I do not necessarily recommend this exercise, but by taking part I learned that my capacity to hurt others is real and close to the surface. Previously I had conceived of myself as a peace-loving person who would never hurt others. But through this training exercise, I experienced first-hand that I am capable of violence, and that it is restraint, civilized behavior, that prevents me from engaging in violent acts.

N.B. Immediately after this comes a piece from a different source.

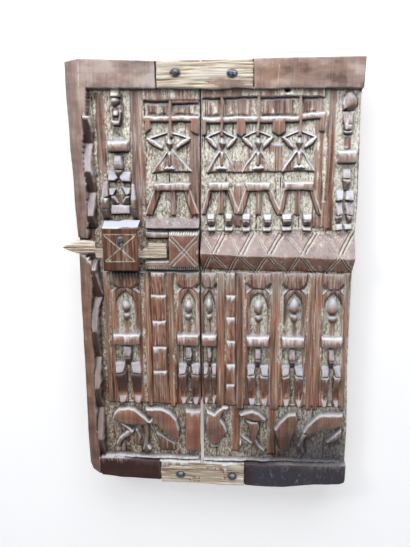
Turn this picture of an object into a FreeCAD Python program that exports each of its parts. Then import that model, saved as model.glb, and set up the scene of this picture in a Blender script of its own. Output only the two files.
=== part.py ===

I am grateful that I learned this lesson. I feel more in touch with the darkness. As Carl Jung wrote so brilliantly, “No tree can grow to Heaven unless its roots reach down to Hell.” Without restraint I might follow blind impulses in service of short-term gain. I might become selfish and irresponsible. I may lie and be oblivious to others. Without restraint I tend towards immaturity and irresponsibility. Meaning emerges when impulses are regulated, organized and unified. As we grow into the world, as we grow up, we learn how to use our prefrontal cortex to exercise restraint. But it is tough to live in a world that assaults us daily, hourly, in every minute, encouraging us to push the button, buy the thing that will make us feel better and will give us short term gratification. Restraint is a discipline that can help us to find meaning and will help us to collaborate with others.